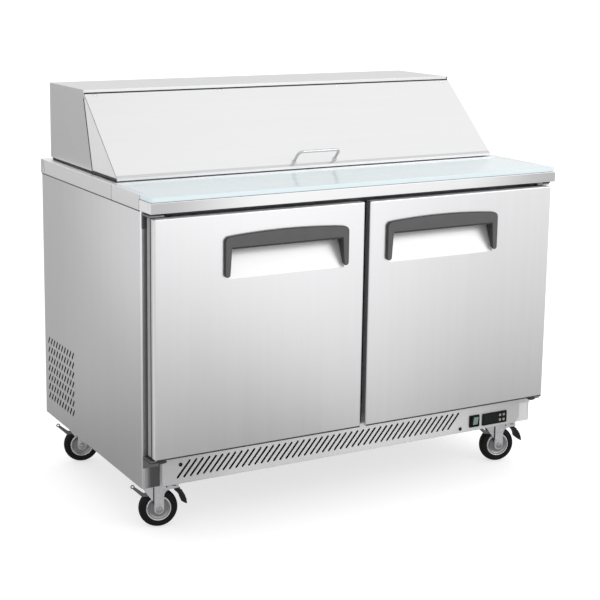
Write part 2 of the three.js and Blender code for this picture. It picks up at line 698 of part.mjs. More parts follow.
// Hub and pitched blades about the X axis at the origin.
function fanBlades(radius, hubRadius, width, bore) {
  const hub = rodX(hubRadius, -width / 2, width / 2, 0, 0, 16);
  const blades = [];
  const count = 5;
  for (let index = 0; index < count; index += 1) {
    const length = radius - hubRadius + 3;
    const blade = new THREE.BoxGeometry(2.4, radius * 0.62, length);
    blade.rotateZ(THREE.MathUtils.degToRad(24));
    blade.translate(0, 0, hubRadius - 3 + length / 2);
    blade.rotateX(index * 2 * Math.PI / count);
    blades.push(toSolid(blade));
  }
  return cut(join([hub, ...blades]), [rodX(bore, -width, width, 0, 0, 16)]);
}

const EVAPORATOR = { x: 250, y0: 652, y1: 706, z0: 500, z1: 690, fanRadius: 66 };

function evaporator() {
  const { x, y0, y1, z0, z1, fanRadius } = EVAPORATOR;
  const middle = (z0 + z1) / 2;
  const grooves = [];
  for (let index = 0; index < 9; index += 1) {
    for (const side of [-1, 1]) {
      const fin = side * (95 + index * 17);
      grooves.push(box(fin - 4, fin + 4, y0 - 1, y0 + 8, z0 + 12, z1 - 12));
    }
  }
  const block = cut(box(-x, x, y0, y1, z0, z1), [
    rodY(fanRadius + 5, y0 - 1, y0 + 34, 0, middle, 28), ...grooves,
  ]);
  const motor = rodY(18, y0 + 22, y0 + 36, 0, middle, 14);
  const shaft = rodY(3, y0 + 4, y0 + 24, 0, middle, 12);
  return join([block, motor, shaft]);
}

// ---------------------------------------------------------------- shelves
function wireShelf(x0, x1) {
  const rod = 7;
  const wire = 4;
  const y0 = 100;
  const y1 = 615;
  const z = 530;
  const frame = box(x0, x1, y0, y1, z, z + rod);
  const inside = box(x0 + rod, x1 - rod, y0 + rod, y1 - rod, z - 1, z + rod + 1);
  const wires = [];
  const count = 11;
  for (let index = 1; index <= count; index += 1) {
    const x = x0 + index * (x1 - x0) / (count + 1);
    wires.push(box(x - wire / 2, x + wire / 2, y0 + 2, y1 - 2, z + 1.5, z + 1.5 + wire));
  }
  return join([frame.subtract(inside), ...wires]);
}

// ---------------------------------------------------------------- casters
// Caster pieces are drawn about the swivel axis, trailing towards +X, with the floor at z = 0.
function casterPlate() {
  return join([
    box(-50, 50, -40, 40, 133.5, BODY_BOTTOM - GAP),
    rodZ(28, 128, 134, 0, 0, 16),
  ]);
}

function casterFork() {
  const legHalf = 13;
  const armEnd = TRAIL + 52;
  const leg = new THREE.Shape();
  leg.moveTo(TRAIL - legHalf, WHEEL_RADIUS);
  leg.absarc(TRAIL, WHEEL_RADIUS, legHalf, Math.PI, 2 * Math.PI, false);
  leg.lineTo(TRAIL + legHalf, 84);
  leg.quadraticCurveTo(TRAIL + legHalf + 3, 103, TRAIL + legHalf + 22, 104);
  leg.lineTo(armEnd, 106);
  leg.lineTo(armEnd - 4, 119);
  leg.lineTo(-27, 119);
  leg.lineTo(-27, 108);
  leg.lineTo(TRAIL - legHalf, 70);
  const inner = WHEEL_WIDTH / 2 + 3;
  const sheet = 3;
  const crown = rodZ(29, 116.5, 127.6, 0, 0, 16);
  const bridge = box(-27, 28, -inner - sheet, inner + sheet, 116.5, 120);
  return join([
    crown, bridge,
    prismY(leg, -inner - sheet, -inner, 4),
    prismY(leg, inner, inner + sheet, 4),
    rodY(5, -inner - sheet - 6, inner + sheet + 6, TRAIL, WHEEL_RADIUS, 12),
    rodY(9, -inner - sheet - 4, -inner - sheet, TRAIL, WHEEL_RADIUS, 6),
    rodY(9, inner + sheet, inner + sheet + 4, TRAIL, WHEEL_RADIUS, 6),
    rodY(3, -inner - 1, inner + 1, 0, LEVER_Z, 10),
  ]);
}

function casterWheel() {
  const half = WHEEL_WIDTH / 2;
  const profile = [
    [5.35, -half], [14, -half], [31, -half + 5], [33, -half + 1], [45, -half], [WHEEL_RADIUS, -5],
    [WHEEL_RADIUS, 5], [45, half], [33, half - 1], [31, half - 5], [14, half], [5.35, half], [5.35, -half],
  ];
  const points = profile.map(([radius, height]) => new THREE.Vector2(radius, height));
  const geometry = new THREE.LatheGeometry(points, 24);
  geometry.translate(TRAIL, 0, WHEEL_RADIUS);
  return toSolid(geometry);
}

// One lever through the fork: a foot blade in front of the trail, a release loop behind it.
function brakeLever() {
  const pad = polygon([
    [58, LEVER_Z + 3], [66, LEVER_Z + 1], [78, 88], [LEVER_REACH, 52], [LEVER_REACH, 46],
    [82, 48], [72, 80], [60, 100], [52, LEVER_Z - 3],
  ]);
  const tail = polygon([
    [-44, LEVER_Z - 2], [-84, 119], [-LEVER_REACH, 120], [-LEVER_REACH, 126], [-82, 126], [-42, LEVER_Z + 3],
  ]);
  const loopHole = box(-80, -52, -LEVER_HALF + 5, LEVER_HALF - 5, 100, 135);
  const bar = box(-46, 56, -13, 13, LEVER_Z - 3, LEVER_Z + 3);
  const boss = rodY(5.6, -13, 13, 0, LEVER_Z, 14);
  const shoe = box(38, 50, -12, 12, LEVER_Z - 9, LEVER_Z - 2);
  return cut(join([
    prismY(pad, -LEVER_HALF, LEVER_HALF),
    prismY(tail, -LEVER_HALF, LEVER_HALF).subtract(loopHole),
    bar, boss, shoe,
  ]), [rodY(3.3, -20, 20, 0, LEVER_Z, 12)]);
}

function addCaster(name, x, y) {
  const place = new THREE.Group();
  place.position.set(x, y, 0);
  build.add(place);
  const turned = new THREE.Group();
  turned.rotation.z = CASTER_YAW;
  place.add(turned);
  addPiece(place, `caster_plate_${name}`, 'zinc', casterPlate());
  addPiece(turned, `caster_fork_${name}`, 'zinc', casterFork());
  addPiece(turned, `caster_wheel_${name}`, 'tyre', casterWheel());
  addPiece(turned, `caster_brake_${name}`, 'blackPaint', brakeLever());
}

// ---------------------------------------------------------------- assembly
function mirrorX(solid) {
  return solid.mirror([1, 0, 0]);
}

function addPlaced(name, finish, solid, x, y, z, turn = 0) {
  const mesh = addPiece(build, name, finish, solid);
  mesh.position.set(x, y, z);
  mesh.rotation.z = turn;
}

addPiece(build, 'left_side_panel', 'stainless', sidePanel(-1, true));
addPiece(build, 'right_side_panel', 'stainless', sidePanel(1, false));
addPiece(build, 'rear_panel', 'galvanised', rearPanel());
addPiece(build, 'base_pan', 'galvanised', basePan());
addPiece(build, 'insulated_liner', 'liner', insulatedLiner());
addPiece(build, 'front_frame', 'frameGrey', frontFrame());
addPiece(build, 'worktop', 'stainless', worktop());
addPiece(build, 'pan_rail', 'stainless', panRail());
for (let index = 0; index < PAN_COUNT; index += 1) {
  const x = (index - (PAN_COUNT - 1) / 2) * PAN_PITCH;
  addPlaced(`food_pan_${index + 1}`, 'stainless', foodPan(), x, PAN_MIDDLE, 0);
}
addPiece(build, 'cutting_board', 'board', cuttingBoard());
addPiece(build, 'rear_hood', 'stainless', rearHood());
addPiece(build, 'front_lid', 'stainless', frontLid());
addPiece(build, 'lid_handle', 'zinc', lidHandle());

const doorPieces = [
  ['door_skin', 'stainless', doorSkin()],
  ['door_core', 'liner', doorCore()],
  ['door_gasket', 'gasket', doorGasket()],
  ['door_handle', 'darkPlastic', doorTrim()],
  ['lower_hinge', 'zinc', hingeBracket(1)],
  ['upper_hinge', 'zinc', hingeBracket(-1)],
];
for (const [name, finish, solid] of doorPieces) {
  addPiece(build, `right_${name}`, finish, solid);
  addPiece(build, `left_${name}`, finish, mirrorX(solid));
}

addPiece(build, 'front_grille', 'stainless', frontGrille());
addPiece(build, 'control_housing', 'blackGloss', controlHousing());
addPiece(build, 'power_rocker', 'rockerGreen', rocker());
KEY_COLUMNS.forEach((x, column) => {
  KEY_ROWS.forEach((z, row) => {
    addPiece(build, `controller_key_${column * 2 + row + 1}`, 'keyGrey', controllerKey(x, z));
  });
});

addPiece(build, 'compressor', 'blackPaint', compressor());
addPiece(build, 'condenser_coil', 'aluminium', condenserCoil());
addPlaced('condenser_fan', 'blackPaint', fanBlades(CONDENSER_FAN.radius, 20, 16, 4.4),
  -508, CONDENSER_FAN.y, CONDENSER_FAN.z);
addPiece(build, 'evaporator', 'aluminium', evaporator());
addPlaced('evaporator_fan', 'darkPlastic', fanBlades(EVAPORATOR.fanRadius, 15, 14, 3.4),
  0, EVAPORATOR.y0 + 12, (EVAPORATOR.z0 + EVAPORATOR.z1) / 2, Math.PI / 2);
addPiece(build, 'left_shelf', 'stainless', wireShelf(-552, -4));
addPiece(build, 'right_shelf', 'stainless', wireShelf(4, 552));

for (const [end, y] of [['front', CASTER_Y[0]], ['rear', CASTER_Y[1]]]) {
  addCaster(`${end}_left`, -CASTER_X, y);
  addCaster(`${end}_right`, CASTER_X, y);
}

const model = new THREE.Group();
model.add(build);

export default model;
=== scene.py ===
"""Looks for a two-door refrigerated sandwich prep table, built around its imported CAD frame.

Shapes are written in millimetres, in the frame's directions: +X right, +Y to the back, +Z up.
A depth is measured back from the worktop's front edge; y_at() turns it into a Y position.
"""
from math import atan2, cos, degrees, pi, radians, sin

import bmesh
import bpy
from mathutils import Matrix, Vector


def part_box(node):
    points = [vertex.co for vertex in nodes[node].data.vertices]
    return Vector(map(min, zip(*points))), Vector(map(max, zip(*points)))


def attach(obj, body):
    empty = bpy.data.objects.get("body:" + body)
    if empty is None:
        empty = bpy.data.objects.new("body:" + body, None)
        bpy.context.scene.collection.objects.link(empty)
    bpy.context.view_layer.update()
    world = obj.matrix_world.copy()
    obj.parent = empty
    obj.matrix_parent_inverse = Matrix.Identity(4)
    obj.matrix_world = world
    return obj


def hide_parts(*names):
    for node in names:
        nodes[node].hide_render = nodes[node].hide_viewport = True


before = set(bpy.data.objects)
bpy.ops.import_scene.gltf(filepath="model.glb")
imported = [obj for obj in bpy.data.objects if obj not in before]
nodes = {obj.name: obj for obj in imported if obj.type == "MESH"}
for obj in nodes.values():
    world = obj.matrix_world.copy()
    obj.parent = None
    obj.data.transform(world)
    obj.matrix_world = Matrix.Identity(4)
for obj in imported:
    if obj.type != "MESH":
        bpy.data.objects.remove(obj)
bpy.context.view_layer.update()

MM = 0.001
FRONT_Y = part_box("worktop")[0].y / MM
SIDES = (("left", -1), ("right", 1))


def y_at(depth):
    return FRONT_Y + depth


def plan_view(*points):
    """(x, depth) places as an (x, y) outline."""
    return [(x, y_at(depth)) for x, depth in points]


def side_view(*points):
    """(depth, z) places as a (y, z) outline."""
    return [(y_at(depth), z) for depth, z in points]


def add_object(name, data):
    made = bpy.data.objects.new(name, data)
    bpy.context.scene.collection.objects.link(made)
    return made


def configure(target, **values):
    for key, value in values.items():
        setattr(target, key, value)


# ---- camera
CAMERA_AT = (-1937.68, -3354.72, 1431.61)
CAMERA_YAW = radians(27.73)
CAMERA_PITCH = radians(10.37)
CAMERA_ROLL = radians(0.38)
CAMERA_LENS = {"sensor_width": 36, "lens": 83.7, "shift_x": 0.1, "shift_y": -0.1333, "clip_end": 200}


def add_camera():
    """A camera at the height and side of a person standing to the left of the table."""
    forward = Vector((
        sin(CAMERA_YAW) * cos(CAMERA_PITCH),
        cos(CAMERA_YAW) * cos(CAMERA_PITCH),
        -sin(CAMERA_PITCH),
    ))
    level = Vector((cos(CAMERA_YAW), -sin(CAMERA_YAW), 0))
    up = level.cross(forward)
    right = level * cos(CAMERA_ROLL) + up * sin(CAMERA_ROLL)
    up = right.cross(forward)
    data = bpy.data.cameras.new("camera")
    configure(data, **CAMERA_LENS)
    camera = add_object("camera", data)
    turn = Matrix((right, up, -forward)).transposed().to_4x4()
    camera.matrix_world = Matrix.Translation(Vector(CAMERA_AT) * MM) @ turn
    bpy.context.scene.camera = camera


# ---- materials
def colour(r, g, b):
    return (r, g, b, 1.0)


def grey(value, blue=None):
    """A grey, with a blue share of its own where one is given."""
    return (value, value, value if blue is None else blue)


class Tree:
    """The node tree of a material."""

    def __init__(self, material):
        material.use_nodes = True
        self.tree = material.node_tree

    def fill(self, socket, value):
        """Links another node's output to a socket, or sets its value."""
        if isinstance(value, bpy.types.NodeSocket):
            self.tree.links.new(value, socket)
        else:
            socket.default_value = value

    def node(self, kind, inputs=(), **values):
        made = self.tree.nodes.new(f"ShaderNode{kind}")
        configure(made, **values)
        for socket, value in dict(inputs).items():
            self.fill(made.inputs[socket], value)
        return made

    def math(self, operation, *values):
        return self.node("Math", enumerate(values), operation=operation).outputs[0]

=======

__Task goal__
Reproduce verbatim only the segment of the listing bounded by the line containing "addPiece(build, 'front_grille', 'stainless', frontGrille());" and the line containing "obj.matrix_parent_inverse = Matrix.Identity(4)", with both boundary lines included.

__Solution below__
addPiece(build, 'front_grille', 'stainless', frontGrille());
addPiece(build, 'control_housing', 'blackGloss', controlHousing());
addPiece(build, 'power_rocker', 'rockerGreen', rocker());
KEY_COLUMNS.forEach((x, column) => {
  KEY_ROWS.forEach((z, row) => {
    addPiece(build, `controller_key_${column * 2 + row + 1}`, 'keyGrey', controllerKey(x, z));
  });
});

addPiece(build, 'compressor', 'blackPaint', compressor());
addPiece(build, 'condenser_coil', 'aluminium', condenserCoil());
addPlaced('condenser_fan', 'blackPaint', fanBlades(CONDENSER_FAN.radius, 20, 16, 4.4),
  -508, CONDENSER_FAN.y, CONDENSER_FAN.z);
addPiece(build, 'evaporator', 'aluminium', evaporator());
addPlaced('evaporator_fan', 'darkPlastic', fanBlades(EVAPORATOR.fanRadius, 15, 14, 3.4),
  0, EVAPORATOR.y0 + 12, (EVAPORATOR.z0 + EVAPORATOR.z1) / 2, Math.PI / 2);
addPiece(build, 'left_shelf', 'stainless', wireShelf(-552, -4));
addPiece(build, 'right_shelf', 'stainless', wireShelf(4, 552));

for (const [end, y] of [['front', CASTER_Y[0]], ['rear', CASTER_Y[1]]]) {
  addCaster(`${end}_left`, -CASTER_X, y);
  addCaster(`${end}_right`, CASTER_X, y);
}

const model = new THREE.Group();
model.add(build);

export default model;
=== scene.py ===
"""Looks for a two-door refrigerated sandwich prep table, built around its imported CAD frame.

Shapes are written in millimetres, in the frame's directions: +X right, +Y to the back, +Z up.
A depth is measured back from the worktop's front edge; y_at() turns it into a Y position.
"""
from math import atan2, cos, degrees, pi, radians, sin

import bmesh
import bpy
from mathutils import Matrix, Vector


def part_box(node):
    points = [vertex.co for vertex in nodes[node].data.vertices]
    return Vector(map(min, zip(*points))), Vector(map(max, zip(*points)))


def attach(obj, body):
    empty = bpy.data.objects.get("body:" + body)
    if empty is None:
        empty = bpy.data.objects.new("body:" + body, None)
        bpy.context.scene.collection.objects.link(empty)
    bpy.context.view_layer.update()
    world = obj.matrix_world.copy()
    obj.parent = empty
    obj.matrix_parent_inverse = Matrix.Identity(4)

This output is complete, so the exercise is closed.